• _EXERCISE TASK_
Copy out all lines carrying the word "that".

• _INPUT RECORDS_

▼

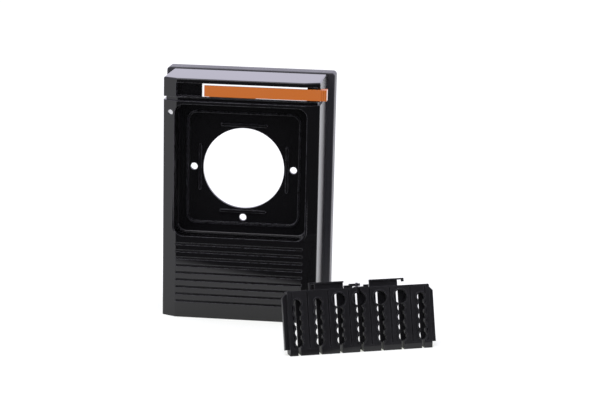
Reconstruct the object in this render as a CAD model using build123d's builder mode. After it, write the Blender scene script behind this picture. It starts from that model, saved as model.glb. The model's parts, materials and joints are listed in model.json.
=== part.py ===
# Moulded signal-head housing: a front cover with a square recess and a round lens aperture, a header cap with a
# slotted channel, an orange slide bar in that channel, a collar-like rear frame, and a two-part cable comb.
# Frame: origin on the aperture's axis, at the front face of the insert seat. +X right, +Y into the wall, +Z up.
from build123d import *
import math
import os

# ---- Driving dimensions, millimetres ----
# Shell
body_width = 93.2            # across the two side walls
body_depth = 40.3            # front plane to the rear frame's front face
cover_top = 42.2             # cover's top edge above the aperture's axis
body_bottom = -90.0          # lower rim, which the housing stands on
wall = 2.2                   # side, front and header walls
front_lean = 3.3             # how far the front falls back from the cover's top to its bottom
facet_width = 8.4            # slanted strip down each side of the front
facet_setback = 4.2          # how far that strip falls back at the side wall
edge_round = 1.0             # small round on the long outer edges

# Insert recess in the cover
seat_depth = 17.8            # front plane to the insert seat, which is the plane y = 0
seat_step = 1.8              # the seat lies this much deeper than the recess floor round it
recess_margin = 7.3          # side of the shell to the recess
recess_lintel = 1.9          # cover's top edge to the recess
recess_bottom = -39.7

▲
▼

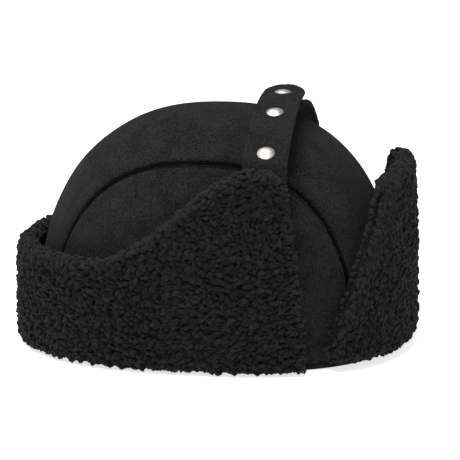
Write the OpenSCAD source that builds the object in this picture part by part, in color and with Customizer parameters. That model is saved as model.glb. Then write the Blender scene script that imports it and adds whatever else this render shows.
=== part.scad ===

▲

• _FULL RESPONSE_
Reconstruct the object in this render as a CAD model using build123d's builder mode. After it, write the Blender scene script behind this picture. It starts from that model, saved as model.glb. The model's parts, materials and joints are listed in model.json.
# slotted channel, an orange slide bar in that channel, a collar-like rear frame, and a two-part cable comb.
facet_setback = 4.2          # how far that strip falls back at the side wall
Write the OpenSCAD source that builds the object in this picture part by part, in color and with Customizer parameters. That model is saved as model.glb. Then write the Blender scene script that imports it and adds whatever else this render shows.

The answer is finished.